## Task material
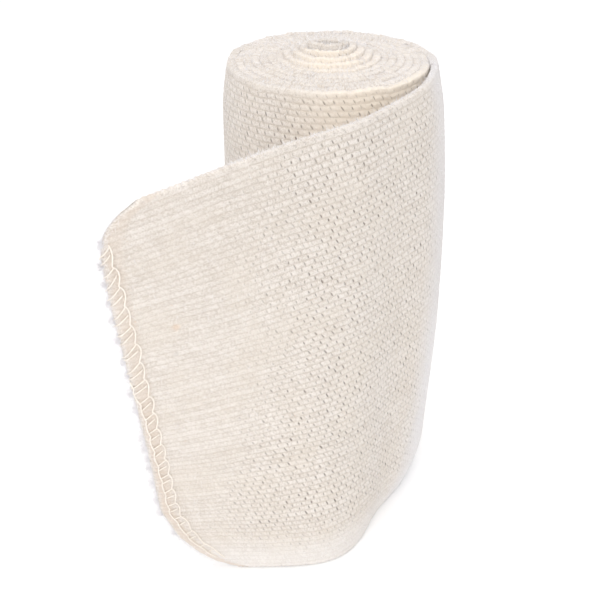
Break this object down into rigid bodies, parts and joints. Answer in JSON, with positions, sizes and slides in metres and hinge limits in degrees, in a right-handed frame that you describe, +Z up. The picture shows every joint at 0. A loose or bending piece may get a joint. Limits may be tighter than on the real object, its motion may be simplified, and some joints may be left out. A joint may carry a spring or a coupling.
{
  "type": "elastic bandage",
  "caption": "Elastic crepe bandage: a wound roll of woven cotton strip standing on end, its free end peeled off one side and led across the front.",
  "frame": {"origin": "on the surface that the bandage stands on, under the middle of the whole bandage's box", "axes": "+Z up along the roll's axis and across the cloth, -Y towards the side that the free end is led across, +X towards the side where it leaves the roll"},
  "size_m": [0.0642, 0.0896, 0.1038],
  "materials": {
    "cotton_crepe": "matt unbleached cotton crepe weave"
  },
  "bodies": {
    "root": {"wound_roll": "cotton_crepe", "loose_end": "cotton_crepe"}
  },
  "joints": []
}
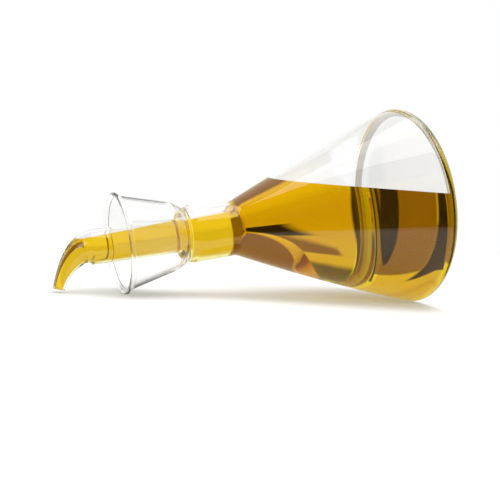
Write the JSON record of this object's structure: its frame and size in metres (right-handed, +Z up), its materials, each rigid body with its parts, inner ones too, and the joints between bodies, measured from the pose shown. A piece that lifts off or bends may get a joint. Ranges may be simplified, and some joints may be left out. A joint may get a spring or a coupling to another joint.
{
  "type": "oil dispenser",
  "caption": "Clear glass oil cruet with a cone-shaped flask, drip-catching funnel and bent spout, lying on its side as it pours, filled with golden olive oil.",
  "frame": {"origin": "On the floor, under the middle of the bounding box of the cruet as it lies.", "axes": "+Z up. The axis of the bottle lies in the XZ plane: the base of the flask faces +X and the spout points to -X, leaning about 10 degrees down, with its mouth turned down."},
  "size_m": [0.1996, 0.105, 0.1034],
  "materials": {
    "clear_glass": "clear, smooth, fire-polished borosilicate glass",
    "olive_oil": "clear golden olive oil with a level, glossy surface"
  },
  "bodies": {
    "root": {"glass": "clear_glass", "oil": "olive_oil"}
  },
  "joints": []
}
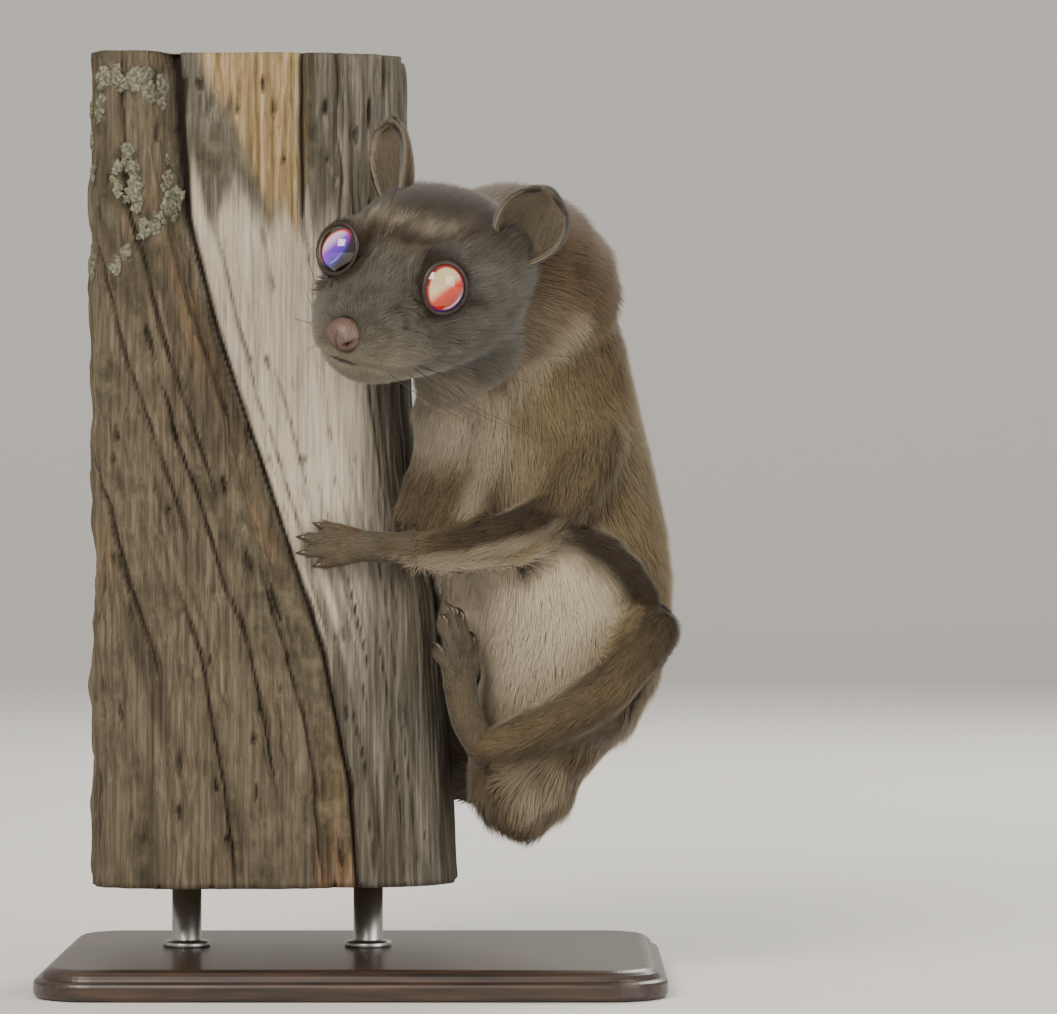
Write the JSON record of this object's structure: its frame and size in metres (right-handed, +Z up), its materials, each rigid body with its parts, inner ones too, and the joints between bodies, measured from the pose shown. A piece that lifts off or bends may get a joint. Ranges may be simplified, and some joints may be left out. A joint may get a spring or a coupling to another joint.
{
  "type": "flying squirrel model",
  "caption": "Life-size still model of a flying squirrel clinging upright to a cut length of weathered log on a plain stand.",
  "frame": {"origin": "centre of the stand base's underside, on the surface that it rests on", "axes": "+Z up along the log, -Y towards the viewer of the squirrel's face and left side, +X towards the squirrel's back"},
  "size_m": [0.1275, 0.1056, 0.186],
  "materials": {
    "fur_grey": "short soft grey fur",
    "fur_brown": "soft grey-brown fur, pale cream on the belly",
    "fur_dark": "short dark grey-brown fur",
    "ear_skin": "thin bare skin with fine down",
    "nose_skin": "bare moist skin",
    "eye": "dark polished glass with a warm glow behind the pupil",
    "weathered_wood": "grey weathered dead wood, split and cracked",
    "base_wood": "dark stained, satin lacquer",
    "rod_steel": "brushed"
  },
  "bodies": {
    "root": {"log": "weathered_wood", "head": "fur_grey", "torso": "fur_brown", "neck": "fur_grey", "nose": "nose_skin", "eye_left": "eye", "ear_left": "ear_skin", "eye_right": "eye", "ear_right": "ear_skin", "upper_arm_left": "fur_dark", "upper_arm_right": "fur_dark", "thigh_left": "fur_dark", "thigh_right": "fur_dark", "forearm_left": "fur_dark", "forearm_right": "fur_dark", "shin_left": "fur_dark", "shin_right": "fur_dark", "hand_left": "fur_dark", "hand_right": "fur_dark", "foot_left": "fur_dark", "foot_right": "fur_dark", "propatagium_left": "fur_brown", "patagium_left": "fur_dark", "patagium_right": "fur_dark", "tail_root": "fur_brown", "tail_middle": "fur_brown", "tail_tip": "fur_brown", "stand_base": "base_wood", "stand_rod_1": "rod_steel", "stand_rod_2": "rod_steel"}
  },
  "joints": []
}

## Exercise task
Repeat the data precisely, line by line.

## Result
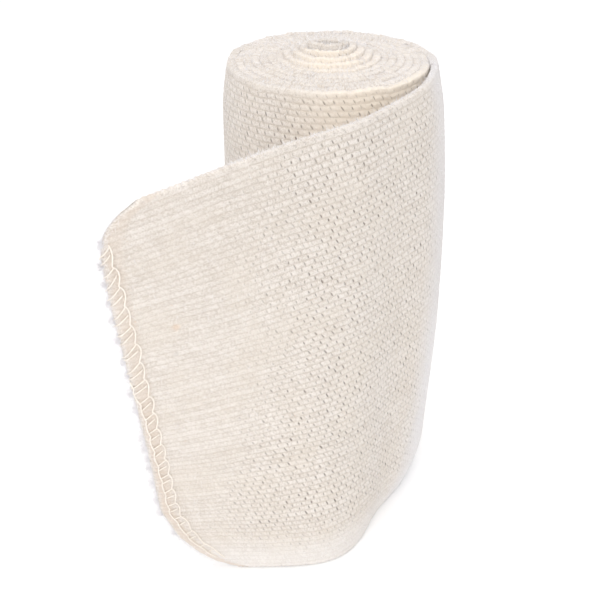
Break this object down into rigid bodies, parts and joints. Answer in JSON, with positions, sizes and slides in metres and hinge limits in degrees, in a right-handed frame that you describe, +Z up. The picture shows every joint at 0. A loose or bending piece may get a joint. Limits may be tighter than on the real object, its motion may be simplified, and some joints may be left out. A joint may carry a spring or a coupling.
{
  "type": "elastic bandage",
  "caption": "Elastic crepe bandage: a wound roll of woven cotton strip standing on end, its free end peeled off one side and led across the front.",
  "frame": {"origin": "on the surface that the bandage stands on, under the middle of the whole bandage's box", "axes": "+Z up along the roll's axis and across the cloth, -Y towards the side that the free end is led across, +X towards the side where it leaves the roll"},
  "size_m": [0.0642, 0.0896, 0.1038],
  "materials": {
    "cotton_crepe": "matt unbleached cotton crepe weave"
  },
  "bodies": {
    "root": {"wound_roll": "cotton_crepe", "loose_end": "cotton_crepe"}
  },
  "joints": []
}
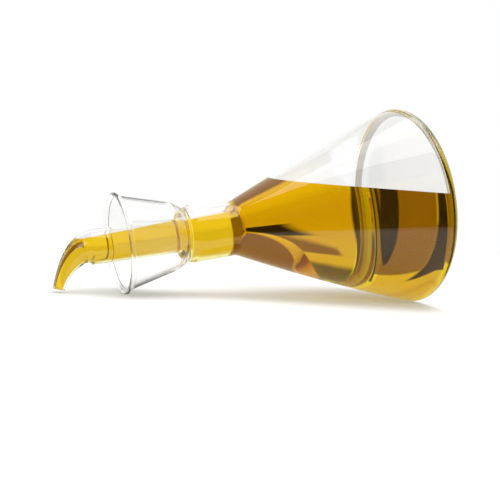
Write the JSON record of this object's structure: its frame and size in metres (right-handed, +Z up), its materials, each rigid body with its parts, inner ones too, and the joints between bodies, measured from the pose shown. A piece that lifts off or bends may get a joint. Ranges may be simplified, and some joints may be left out. A joint may get a spring or a coupling to another joint.
{
  "type": "oil dispenser",
  "caption": "Clear glass oil cruet with a cone-shaped flask, drip-catching funnel and bent spout, lying on its side as it pours, filled with golden olive oil.",
  "frame": {"origin": "On the floor, under the middle of the bounding box of the cruet as it lies.", "axes": "+Z up. The axis of the bottle lies in the XZ plane: the base of the flask faces +X and the spout points to -X, leaning about 10 degrees down, with its mouth turned down."},
  "size_m": [0.1996, 0.105, 0.1034],
  "materials": {
    "clear_glass": "clear, smooth, fire-polished borosilicate glass",
    "olive_oil": "clear golden olive oil with a level, glossy surface"
  },
  "bodies": {
    "root": {"glass": "clear_glass", "oil": "olive_oil"}
  },
  "joints": []
}
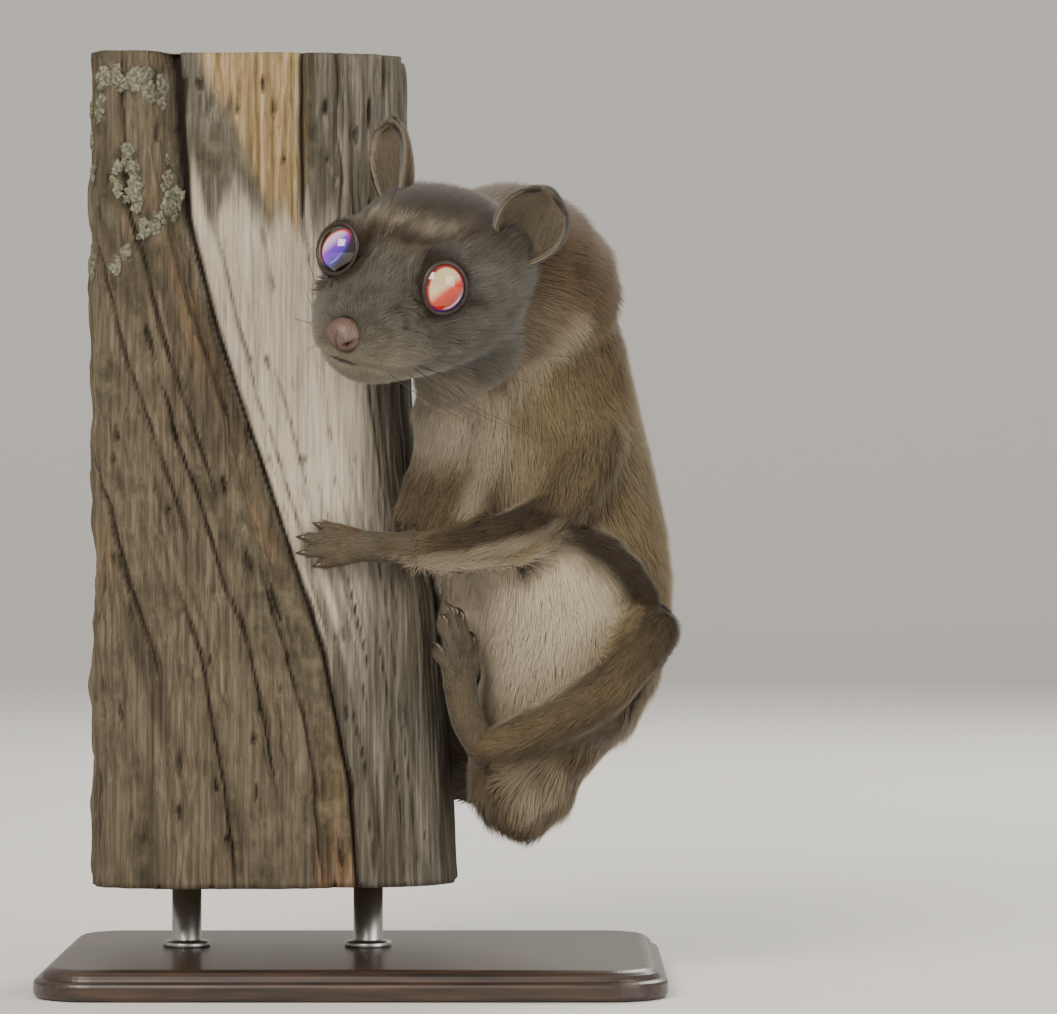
Write the JSON record of this object's structure: its frame and size in metres (right-handed, +Z up), its materials, each rigid body with its parts, inner ones too, and the joints between bodies, measured from the pose shown. A piece that lifts off or bends may get a joint. Ranges may be simplified, and some joints may be left out. A joint may get a spring or a coupling to another joint.
{
  "type": "flying squirrel model",
  "caption": "Life-size still model of a flying squirrel clinging upright to a cut length of weathered log on a plain stand.",
  "frame": {"origin": "centre of the stand base's underside, on the surface that it rests on", "axes": "+Z up along the log, -Y towards the viewer of the squirrel's face and left side, +X towards the squirrel's back"},
  "size_m": [0.1275, 0.1056, 0.186],
  "materials": {
    "fur_grey": "short soft grey fur",
    "fur_brown": "soft grey-brown fur, pale cream on the belly",
    "fur_dark": "short dark grey-brown fur",
    "ear_skin": "thin bare skin with fine down",
    "nose_skin": "bare moist skin",
    "eye": "dark polished glass with a warm glow behind the pupil",
    "weathered_wood": "grey weathered dead wood, split and cracked",
    "base_wood": "dark stained, satin lacquer",
    "rod_steel": "brushed"
  },
  "bodies": {
    "root": {"log": "weathered_wood", "head": "fur_grey", "torso": "fur_brown", "neck": "fur_grey", "nose": "nose_skin", "eye_left": "eye", "ear_left": "ear_skin", "eye_right": "eye", "ear_right": "ear_skin", "upper_arm_left": "fur_dark", "upper_arm_right": "fur_dark", "thigh_left": "fur_dark", "thigh_right": "fur_dark", "forearm_left": "fur_dark", "forearm_right": "fur_dark", "shin_left": "fur_dark", "shin_right": "fur_dark", "hand_left": "fur_dark", "hand_right": "fur_dark", "foot_left": "fur_dark", "foot_right": "fur_dark", "propatagium_left": "fur_brown", "patagium_left": "fur_dark", "patagium_right": "fur_dark", "tail_root": "fur_brown", "tail_middle": "fur_brown", "tail_tip": "fur_brown", "stand_base": "base_wood", "stand_rod_1": "rod_steel", "stand_rod_2": "rod_steel"}
  },
  "joints": []
}